**Supplied information**
_ _ _ _ _ _ _
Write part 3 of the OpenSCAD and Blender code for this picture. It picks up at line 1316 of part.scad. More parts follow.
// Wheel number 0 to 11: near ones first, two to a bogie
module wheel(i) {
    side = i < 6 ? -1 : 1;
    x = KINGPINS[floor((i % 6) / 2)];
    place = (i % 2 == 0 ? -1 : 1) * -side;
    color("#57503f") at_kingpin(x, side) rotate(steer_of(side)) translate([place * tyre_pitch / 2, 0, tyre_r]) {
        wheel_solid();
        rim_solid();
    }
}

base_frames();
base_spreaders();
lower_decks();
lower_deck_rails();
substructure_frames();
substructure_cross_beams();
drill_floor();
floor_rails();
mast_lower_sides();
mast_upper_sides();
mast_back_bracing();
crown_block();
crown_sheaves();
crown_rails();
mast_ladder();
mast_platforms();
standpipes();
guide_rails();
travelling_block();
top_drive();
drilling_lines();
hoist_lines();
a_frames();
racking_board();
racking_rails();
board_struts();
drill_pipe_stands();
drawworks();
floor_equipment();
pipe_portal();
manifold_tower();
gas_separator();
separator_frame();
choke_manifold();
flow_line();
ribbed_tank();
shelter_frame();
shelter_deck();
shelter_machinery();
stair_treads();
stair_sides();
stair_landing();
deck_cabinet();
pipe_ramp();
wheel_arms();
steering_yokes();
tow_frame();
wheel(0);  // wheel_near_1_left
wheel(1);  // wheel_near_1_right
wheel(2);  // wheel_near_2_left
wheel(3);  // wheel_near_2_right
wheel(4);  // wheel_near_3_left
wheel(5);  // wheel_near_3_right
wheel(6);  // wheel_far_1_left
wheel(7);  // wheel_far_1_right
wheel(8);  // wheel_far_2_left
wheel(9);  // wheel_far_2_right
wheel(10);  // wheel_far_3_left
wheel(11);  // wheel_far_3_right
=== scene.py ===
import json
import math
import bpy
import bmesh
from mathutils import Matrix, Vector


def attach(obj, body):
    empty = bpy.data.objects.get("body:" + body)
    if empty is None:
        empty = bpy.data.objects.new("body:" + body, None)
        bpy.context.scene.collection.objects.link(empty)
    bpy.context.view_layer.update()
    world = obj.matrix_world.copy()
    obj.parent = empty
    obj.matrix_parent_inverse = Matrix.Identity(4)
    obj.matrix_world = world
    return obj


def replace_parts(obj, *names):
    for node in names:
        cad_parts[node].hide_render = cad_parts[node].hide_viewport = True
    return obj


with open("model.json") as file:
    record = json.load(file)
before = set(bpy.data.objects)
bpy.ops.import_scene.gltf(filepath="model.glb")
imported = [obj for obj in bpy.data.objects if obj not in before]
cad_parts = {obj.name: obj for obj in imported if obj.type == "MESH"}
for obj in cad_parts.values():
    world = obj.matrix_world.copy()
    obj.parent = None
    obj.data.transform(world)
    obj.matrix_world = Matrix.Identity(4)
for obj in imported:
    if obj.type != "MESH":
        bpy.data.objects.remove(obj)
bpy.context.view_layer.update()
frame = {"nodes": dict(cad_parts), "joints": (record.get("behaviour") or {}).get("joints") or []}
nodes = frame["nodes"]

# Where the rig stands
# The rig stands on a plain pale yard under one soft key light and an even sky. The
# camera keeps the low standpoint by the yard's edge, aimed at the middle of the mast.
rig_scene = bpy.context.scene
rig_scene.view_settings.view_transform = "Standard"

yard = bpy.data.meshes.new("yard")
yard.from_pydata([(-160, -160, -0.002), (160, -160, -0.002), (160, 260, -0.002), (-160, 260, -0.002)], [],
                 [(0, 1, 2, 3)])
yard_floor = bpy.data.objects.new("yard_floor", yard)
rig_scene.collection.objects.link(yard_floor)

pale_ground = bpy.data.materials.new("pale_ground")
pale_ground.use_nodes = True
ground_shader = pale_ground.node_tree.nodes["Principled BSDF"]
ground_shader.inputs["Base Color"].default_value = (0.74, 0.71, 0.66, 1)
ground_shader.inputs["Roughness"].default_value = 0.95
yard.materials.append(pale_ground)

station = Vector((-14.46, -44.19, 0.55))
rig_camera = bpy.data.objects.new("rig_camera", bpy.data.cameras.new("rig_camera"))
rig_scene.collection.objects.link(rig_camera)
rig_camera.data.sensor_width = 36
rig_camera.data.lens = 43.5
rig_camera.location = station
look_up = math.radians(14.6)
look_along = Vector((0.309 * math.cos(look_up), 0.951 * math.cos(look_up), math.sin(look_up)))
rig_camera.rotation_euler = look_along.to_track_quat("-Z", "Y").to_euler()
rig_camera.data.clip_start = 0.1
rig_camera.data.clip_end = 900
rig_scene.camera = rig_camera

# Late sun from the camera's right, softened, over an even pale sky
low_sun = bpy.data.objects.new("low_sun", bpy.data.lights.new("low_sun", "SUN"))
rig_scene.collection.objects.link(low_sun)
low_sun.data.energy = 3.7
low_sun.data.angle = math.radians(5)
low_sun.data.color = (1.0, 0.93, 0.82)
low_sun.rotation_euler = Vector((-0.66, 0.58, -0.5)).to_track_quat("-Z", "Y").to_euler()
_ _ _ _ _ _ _
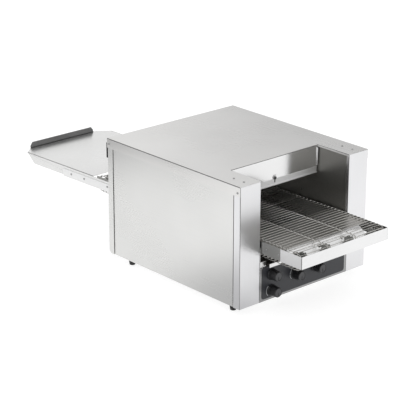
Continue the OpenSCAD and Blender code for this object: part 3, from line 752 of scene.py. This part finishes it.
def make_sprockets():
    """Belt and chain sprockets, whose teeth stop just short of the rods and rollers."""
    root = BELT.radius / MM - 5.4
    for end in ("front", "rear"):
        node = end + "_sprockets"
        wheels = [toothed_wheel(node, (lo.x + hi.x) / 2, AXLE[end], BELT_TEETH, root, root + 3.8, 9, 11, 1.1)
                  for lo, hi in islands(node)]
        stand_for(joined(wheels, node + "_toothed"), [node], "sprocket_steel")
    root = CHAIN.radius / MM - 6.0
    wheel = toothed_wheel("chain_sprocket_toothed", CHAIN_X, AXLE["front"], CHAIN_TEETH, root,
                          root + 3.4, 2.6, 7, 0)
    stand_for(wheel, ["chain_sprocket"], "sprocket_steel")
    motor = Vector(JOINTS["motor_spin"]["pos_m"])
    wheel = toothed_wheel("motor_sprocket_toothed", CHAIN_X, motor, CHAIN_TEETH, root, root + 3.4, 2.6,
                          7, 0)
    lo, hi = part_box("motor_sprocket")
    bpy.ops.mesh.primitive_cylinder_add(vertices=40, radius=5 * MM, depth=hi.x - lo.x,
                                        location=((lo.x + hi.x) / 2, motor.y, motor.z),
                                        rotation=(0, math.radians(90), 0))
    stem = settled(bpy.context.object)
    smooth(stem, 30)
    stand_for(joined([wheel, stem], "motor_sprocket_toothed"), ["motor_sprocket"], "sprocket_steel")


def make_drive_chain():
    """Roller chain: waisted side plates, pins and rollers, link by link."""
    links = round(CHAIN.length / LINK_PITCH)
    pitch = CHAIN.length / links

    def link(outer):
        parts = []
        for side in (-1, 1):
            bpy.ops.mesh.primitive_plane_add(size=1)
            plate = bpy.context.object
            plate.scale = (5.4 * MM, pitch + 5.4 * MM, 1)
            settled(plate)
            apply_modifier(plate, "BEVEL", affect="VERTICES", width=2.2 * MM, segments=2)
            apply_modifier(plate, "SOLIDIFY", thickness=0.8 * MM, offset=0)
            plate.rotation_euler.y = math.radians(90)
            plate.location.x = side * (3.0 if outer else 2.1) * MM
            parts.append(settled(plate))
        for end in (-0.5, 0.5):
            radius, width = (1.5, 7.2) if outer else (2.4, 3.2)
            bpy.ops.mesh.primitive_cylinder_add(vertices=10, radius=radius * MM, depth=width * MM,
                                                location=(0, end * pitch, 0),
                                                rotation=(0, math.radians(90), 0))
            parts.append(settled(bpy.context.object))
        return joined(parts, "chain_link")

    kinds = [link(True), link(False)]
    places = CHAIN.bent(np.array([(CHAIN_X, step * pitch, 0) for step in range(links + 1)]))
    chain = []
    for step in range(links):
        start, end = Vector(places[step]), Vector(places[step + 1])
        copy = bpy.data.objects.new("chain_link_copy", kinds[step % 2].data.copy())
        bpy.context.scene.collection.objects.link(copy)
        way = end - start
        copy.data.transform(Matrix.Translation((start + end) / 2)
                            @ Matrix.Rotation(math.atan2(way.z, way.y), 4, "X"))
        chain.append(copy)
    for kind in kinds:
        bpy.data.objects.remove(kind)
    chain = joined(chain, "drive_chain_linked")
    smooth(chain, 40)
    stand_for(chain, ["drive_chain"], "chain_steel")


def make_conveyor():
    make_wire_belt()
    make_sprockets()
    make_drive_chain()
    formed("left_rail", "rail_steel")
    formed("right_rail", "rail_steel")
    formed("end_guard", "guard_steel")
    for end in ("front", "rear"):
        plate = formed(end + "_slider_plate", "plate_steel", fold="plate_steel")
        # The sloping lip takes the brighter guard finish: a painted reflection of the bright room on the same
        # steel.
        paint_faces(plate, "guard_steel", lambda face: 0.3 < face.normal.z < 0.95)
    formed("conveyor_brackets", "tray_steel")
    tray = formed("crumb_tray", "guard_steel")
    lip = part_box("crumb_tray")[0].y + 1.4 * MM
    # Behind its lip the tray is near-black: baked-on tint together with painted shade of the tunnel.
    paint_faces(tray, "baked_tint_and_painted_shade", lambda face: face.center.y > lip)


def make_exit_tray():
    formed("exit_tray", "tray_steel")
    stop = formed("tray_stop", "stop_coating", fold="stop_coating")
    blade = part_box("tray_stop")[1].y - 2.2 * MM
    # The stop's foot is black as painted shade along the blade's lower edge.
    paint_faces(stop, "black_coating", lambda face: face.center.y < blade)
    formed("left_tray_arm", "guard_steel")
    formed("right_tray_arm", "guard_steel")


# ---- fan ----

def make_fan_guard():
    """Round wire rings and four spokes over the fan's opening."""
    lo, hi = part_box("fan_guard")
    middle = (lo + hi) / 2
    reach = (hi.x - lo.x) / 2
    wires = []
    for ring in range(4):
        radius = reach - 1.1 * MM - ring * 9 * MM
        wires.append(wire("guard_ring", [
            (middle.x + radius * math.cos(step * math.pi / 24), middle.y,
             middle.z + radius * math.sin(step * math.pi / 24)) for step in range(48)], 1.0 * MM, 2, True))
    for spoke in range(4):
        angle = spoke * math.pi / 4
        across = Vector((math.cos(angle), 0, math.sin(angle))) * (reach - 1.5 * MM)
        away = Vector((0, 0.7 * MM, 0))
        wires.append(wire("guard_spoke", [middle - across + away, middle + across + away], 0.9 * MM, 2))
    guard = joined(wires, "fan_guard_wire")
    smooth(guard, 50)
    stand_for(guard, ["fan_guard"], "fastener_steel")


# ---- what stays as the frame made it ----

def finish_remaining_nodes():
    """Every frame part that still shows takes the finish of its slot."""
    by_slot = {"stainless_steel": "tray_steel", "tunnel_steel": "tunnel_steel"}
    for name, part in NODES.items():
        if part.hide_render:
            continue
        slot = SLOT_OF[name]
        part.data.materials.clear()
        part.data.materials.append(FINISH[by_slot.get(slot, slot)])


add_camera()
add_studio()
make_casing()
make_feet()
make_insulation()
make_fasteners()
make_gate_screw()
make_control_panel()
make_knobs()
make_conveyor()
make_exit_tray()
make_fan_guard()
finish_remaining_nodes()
_ _ _ _ _ _ _
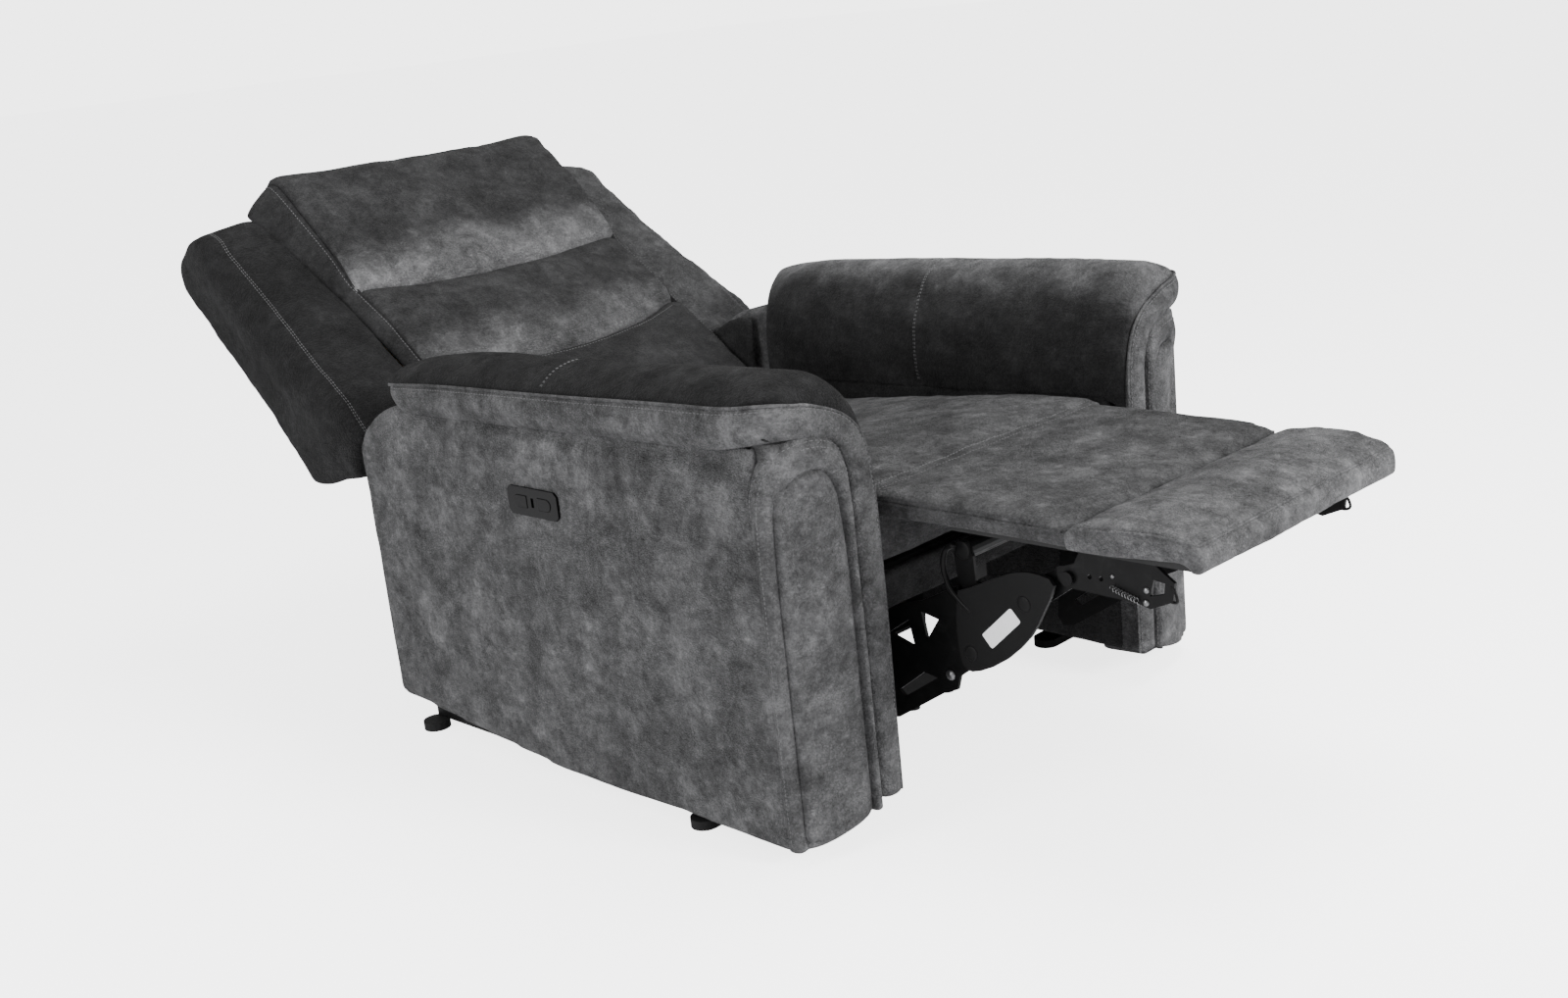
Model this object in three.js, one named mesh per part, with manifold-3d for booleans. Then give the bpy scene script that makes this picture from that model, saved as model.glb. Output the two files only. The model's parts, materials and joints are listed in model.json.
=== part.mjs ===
_ _ _ _ _ _ _
**Aim**
Write the lines again exactly, beginning at the line that has "base_frames();" and stopping after the line that has "imported = [obj"; include no other lines.

**Written response**
base_frames();
base_spreaders();
lower_decks();
lower_deck_rails();
substructure_frames();
substructure_cross_beams();
drill_floor();
floor_rails();
mast_lower_sides();
mast_upper_sides();
mast_back_bracing();
crown_block();
crown_sheaves();
crown_rails();
mast_ladder();
mast_platforms();
standpipes();
guide_rails();
travelling_block();
top_drive();
drilling_lines();
hoist_lines();
a_frames();
racking_board();
racking_rails();
board_struts();
drill_pipe_stands();
drawworks();
floor_equipment();
pipe_portal();
manifold_tower();
gas_separator();
separator_frame();
choke_manifold();
flow_line();
ribbed_tank();
shelter_frame();
shelter_deck();
shelter_machinery();
stair_treads();
stair_sides();
stair_landing();
deck_cabinet();
pipe_ramp();
wheel_arms();
steering_yokes();
tow_frame();
wheel(0);  // wheel_near_1_left
wheel(1);  // wheel_near_1_right
wheel(2);  // wheel_near_2_left
wheel(3);  // wheel_near_2_right
wheel(4);  // wheel_near_3_left
wheel(5);  // wheel_near_3_right
wheel(6);  // wheel_far_1_left
wheel(7);  // wheel_far_1_right
wheel(8);  // wheel_far_2_left
wheel(9);  // wheel_far_2_right
wheel(10);  // wheel_far_3_left
wheel(11);  // wheel_far_3_right
=== scene.py ===
import json
import math
import bpy
import bmesh
from mathutils import Matrix, Vector


def attach(obj, body):
    empty = bpy.data.objects.get("body:" + body)
    if empty is None:
        empty = bpy.data.objects.new("body:" + body, None)
        bpy.context.scene.collection.objects.link(empty)
    bpy.context.view_layer.update()
    world = obj.matrix_world.copy()
    obj.parent = empty
    obj.matrix_parent_inverse = Matrix.Identity(4)
    obj.matrix_world = world
    return obj


def replace_parts(obj, *names):
    for node in names:
        cad_parts[node].hide_render = cad_parts[node].hide_viewport = True
    return obj


with open("model.json") as file:
    record = json.load(file)
before = set(bpy.data.objects)
bpy.ops.import_scene.gltf(filepath="model.glb")
imported = [obj for obj in bpy.data.objects if obj not in before]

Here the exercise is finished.